With all the staging, doesn’t the product sometimes get left behind?

That is the great challenge. On the one hand, communication has to become ever more entertaining. On the other hand, there are clients who pay for it and say, “Now where is my product that I want to sell?” Just to say that a screw costs 2.99 Euros is not communication, that’s information. You have to do a balancing act: to maintain contact with the brand and at the same time deliver a certain factor of desire.

Advertising has changed in recent years towards more responsible communication. Even in competitions like the one in Cannes there were many awards for works with a higher purpose aspect. Why are these predestined for a lion?

For a few years, there have been complaints about the fact that more and more Cannes winners have less to do with the advertisement of the good old product advantage, but put “social” issues to the foreground. I think the excitement about it is outdated and amiss. Cannes merely reflects the social prevailing mood, especially in the Anglo-Saxon world, and that simply goes in the direction of social and sustainability issues. Even ten years ago, environmental protection was a marginal issue in the US, now VW is being pilloried. To stay with the example of cars: today it is not longer a question of how fast a car accelerates from 0 to 100, but how it helps to cope with the mobility and environmental challenges of tomorrow.
Generally, people today are rather discussing issues like the environment, refugees, terrorism, equality or integration than the question of how a particular product characteristic gives them a more comfortable life. Cannes takes up this mood pointedly. And therefore works with a higher purpose have high odds of winning. Undoubtedly some juries exaggerate by also distinguishing work, that in fact has a higher purpose, but does not really show an unusual idea, a really fascinating implementation. But that will settle in.

How useful do you think the festival is?
One can accuse Cannes of a lot. A parallel world of colourful extra ideas that have nothing to do with our hard daily business. A tremendous money-making machine that only makes the organizers rich. A party of vain self-congratulation rather than humble work in the service of the customer. All correct. And all wrong. Cannes is the most important platform for new ideas that truly advance our industry. After all, even the most conservative client asks at some point: Is that all you have to offer me? Then: Cannes is not only a huge money-making machine, but also a huge inspiration machine. Nowhere in the world will you be so bombarded within a week with so many ideas, so many lectures, so many conversations. You can feed of it for a whole year. And the topic of parties and prizes? Both are, beside all the tam-tam, the best motivation for employees that one can imagine.

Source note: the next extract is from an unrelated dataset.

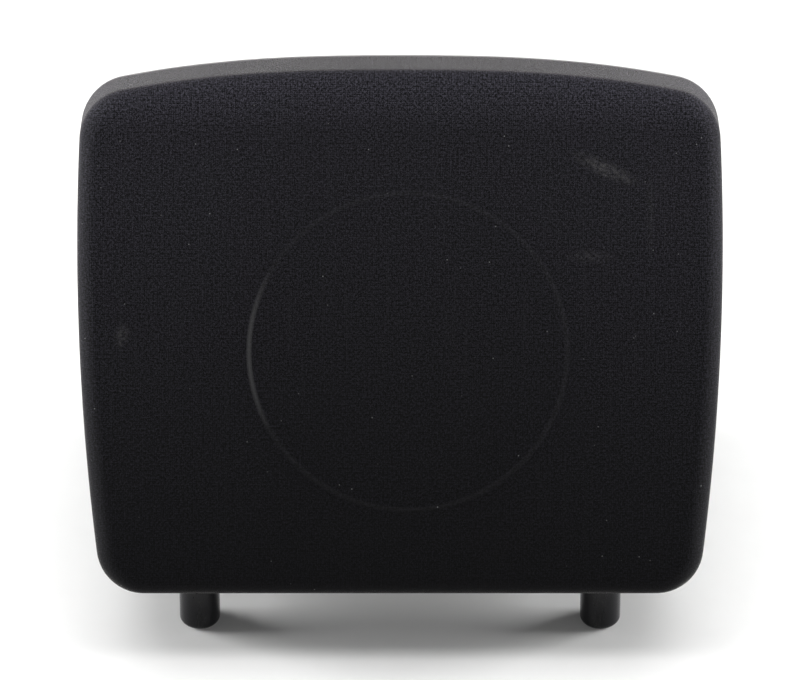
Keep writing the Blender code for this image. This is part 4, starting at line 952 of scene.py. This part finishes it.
# %% Camera
ELEVATION = math.radians(35.8)
DISTANCE = 6.0
FRAME_WIDTH = 0.592  # how wide a strip of the world fills the frame, at the object's distance
UP_THE_FACE = 0.199  # the height up the face that the camera is aimed near
AIM_LOWER = 0.0090
backward = Vector((0, -math.cos(ELEVATION), math.sin(ELEVATION)))
view_up = Vector((0, math.sin(ELEVATION), math.cos(ELEVATION)))
aim = on_face(0, UP_THE_FACE, HOOD_DEPTH) - view_up * AIM_LOWER
camera = bpy.data.objects.new("camera", bpy.data.cameras.new("camera"))
bpy.context.scene.collection.objects.link(camera)
camera.data.lens = camera.data.sensor_width * DISTANCE / FRAME_WIDTH
camera.data.clip_end = 60
camera.location = aim + backward * DISTANCE
camera.rotation_euler = (-backward).to_track_quat("-Z", "Y").to_euler()
bpy.context.scene.camera = camera
print(f"the lens is {camera.data.lens:.0f} mm long, {DISTANCE:.0f} m away")

# %% Floor
paper = Finish("pale_paper", (0.86, 0.86, 0.855), 0.85)
paper.into("Base Color", paper.mix(paper.noise(40, 5), (0.85, 0.85, 0.845, 1), (0.88, 0.88, 0.875, 1)))
bpy.ops.mesh.primitive_plane_add(size=30)
floor = bpy.context.object
floor.name = "floor"
floor.data.materials.append(paper.material)
print("the floor lies at", floor.location.z)


# %% Lights
def panel(name, at, size, power, target=(0, 0, 0.2)):
    light = bpy.data.lights.new(name, "AREA")
    light.shape = "RECTANGLE"
    light.size, light.size_y = size
    light.energy = power
    made = bpy.data.objects.new(name, light)
    bpy.context.scene.collection.objects.link(made)
    made.location = at
    made.rotation_euler = (Vector(at) - Vector(target)).to_track_quat("Z", "Y").to_euler()
    made.visible_camera = False


panel("overhead", (0.0, 0.35, 2.4), (3.6, 2.6), 46)
panel("top_strip", (0.0, -0.35, 0.66), (1.3, 0.16), 3.1, target=(0, 0.0, 0.40))
panel("left_side", (-1.6, 0.22, 0.33), (0.9, 0.6), 50)
panel("right_side", (1.6, 0.22, 0.33), (0.9, 0.6), 46)
world = bpy.data.worlds.new("studio")
world.use_nodes = True
world.node_tree.nodes["Background"].inputs[0].default_value = (1, 1, 1, 1)
world.node_tree.nodes["Background"].inputs[1].default_value = 0.24
bpy.context.scene.world = world
bpy.context.scene.view_settings.view_transform = "Standard"
lights = [o for o in bpy.data.objects if o.type == "LIGHT"]
print(len(lights), "panels give", round(sum(light.data.energy for light in lights), 1), "watts")

# %% [markdown]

In 2016, the category Digital Craft is new, amongst others. To what extent do the Cannes Lions of digital development in advertising accommodate the new category?
I am excited about the new category. Because what we are talking about when we talk about digitization? Which terms do we use? Clicks, shares, likes. Websites, moving image, banner. Targeting, conversion rate, ROI. Primarily technical terms that describe certain categories, functions and modes of action. We talk too little about beauty. Too little about how technically well something is made. And yet it is precisely this quality, especially with regard to the impact, that is an enormous factor. Especially against the background of limited spaces with a lot of information, with which one is often confronted digitally. The introduction of the Digital Craft category is setting a positive sign here.

Which creative factor can win a prize in Cannes (for example, humour, higher purpose)?
The most important is still the idea. How surprising, how new will something be sold to me? How surprising, how new is the Insight? Is it simple and understandable enough for the often-quoted Indian on the jury, who has no idea of the German market conditions? Very important: Does it move me? Especially us Germans indeed still have our fears in dealing with emotions. Higher Purpose? Helps. And humour? Can not hurt.